Re:Bribery (Score:5, Insightful)
What the heck is that all about? Google generates much much more than a million dollars to the top 1000 e-commerce websites, and in a few days. This has to be a joke.
Seriously, the USERS decide which search engine is best, not the website owners. And why in the world would the top 1000 sites listen to an anonymous rich fool instead of Google which has provided a decent flow of clicks to their websites for ages....
Are we the 1st of April or anything?
Re: (Score:3, Insightful)
I wouldn't focus too much on the number involved -- the principle is that everyone has their price.
Also, in theory those top websites stand to gain that much money from whichever search engine dominates. If Bing dominated the market as a result of this move, they would not lose much money, and the bribe could well make up the difference.
Re:Bribery (Score:4, Insightful)
Mark Cuban has a love affair with microsoft [google.com] and so this is just another part of his love affair. Basically, that's all it is. Bing won't dominate because it's quality is crap, and buying out a lot of customers won't make up for the fact that there will be a: less profitability and b: less quality.
Re:Bribery (Score:5, Informative)
If this Mark Cuban person has a love affair with Microsoft, then it's the sort of love affair where Microsoft is deeply embarrassed about their drunken one night stand and desperately wishes the other party would shut up about it.
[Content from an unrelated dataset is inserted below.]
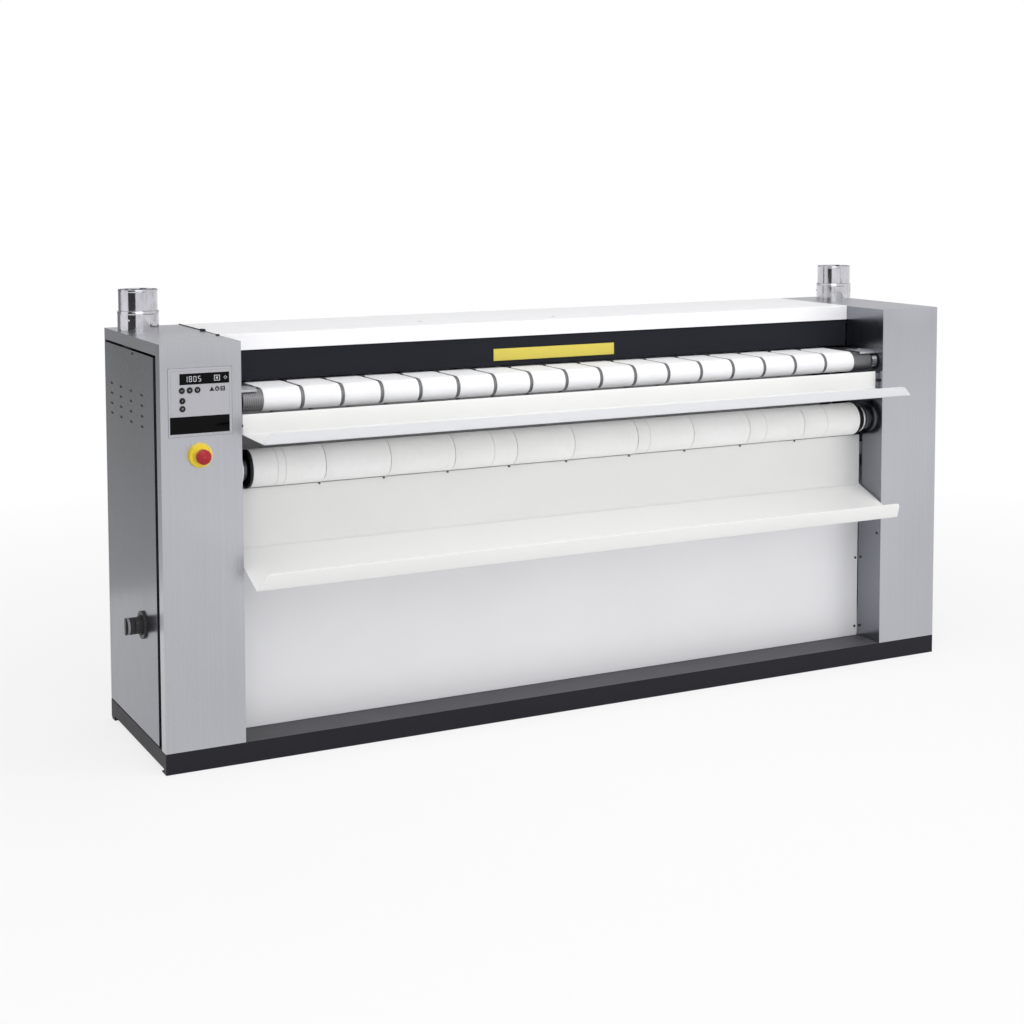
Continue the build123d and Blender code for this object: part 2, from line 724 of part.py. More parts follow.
# Feed trough: an upright panel, a nearly level floor and a low lip, one folded sheet.
trough_back = 24
trough_gap = 2  # the panel's upper edge below the front feed roller
trough_panel_top = feed_axis[1] - feed_radius - trough_gap
trough_panel = 54
trough_fall = 3.5
trough_lip_rise = 26.5
trough_bend = trough_panel_top - trough_panel
trough_floor = trough_bend - trough_fall
trough_lip_top = trough_floor + trough_lip_rise
trough_lip_lean = 9
trough_hem, trough_hem_drop = 5, 1
trough_fold = 2.2
trough_margin = 10
trough_mitre = 17
mitre_depth = 50  # of the cuts at the lips' ends
mitre_overrun = 5  # of the cuts past the sheet
trough_lip = sheet - trough_reach
with BuildPart() as feed_trough:
    folded_sheet(
        [
            (trough_back, trough_panel_top),
            (trough_back, trough_bend),
            (trough_lip, trough_floor),
            (trough_lip + trough_lip_lean, trough_lip_top),
            (trough_lip + trough_lip_lean + trough_hem, trough_lip_top - trough_hem_drop),
        ],
        trough_fold,
        across(trough_margin),
    )
    for side in sides.values():
        end, mitred = beyond(side, -trough_margin, -trough_margin - trough_mitre)
        with BuildSketch(Plane.XZ.offset(-face_y + trough_reach)):
            with BuildLine():
                Polyline(
                    (end, trough_floor),
                    (mitred, trough_lip_top + mitre_overrun),
                    (end + side, trough_lip_top + mitre_overrun),
                    (end + side, trough_floor),
                    close=True,
                )
            make_face()
        extrude(amount=-mitre_depth, mode=Mode.SUBTRACT)
feed_trough.part.label = "feed_trough"
export_step(feed_trough.part, "parts/feed_trough.step")

trough_bracket_width = 40
trough_bracket_inset = 6  # from the panel's upper and lower edges
with BuildPart() as trough_brackets:
    for side in sides.values():
        block(
            beyond(side, -trough_bracket_width, 0),
            depth(trough_back + sheet, trough_back + sheet + frame_wall),
            (trough_bend + trough_bracket_inset, trough_panel_top - trough_bracket_inset),
        )
trough_brackets.part.label = "trough_brackets"
export_step(trough_brackets.part, "parts/trough_brackets.step")

# Chute: the linen slides down it to a flared lip. One folded sheet, screwed to its beam.
chute_drop = 78
chute_lip_rise = 51
chute_corner = (-87, chute_bend - chute_drop)
chute_lip = (-119, chute_corner[1] + chute_lip_rise)
chute_fold = 6
chute_margin = 10
chute_mitre = 16
with BuildPart() as chute:
    folded_sheet(
        [(chute_depth, chute_top), (chute_depth, chute_bend), chute_corner, chute_lip],
        chute_fold,
        across(chute_margin),
    )
    for side in sides.values():
        end, mitred = beyond(side, -chute_margin, -chute_margin - chute_mitre)
        with BuildSketch(Plane.XZ.offset(-face_y - chute_lip[0] + mitre_overrun)):
            with BuildLine():
                Polyline(
                    (end, chute_corner[1] - sheet),
                    (mitred, chute_lip[1] + mitre_overrun),
                    (end + side, chute_lip[1] + mitre_overrun),
                    (end + side, chute_corner[1] - sheet),
                    close=True,
                )
            make_face()
        extrude(amount=-mitre_depth, mode=Mode.SUBTRACT)
chute.part.label = "chute"
export_step(chute.part, "parts/chute.step")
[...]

Honestly, this is terrible publicity for Microsoft: "Come to us - we're so bad that people have to be paid not to use our competitors". As if any of these big sites would accept such a bribe anyway. I'm fairly sure this wouldn't be legal in the EU either so unless these great big companies have no presence in the EU (yeah right), then the deal would be complicated anyway.
Bing is actually fine. Its problem is that Google is already there and is so successful that their name has become a verb. Displacing that is going to take either very long term and sustained effort or some sort of PR disaster for Google (maybe their search engine is powered by Puppy juice). Bing needs a boost of some sort for certain. Pairing up with Wolfram Alpha is a good thing. Stunts like this (I sincerely hope MS had the sense not to okay this) are sooooooo not a good thing.
Muppet!
Re:Bribery (Score:4, Funny)
maybe their search engine is powered by Puppy juice
Nope, by pigeons [google.com].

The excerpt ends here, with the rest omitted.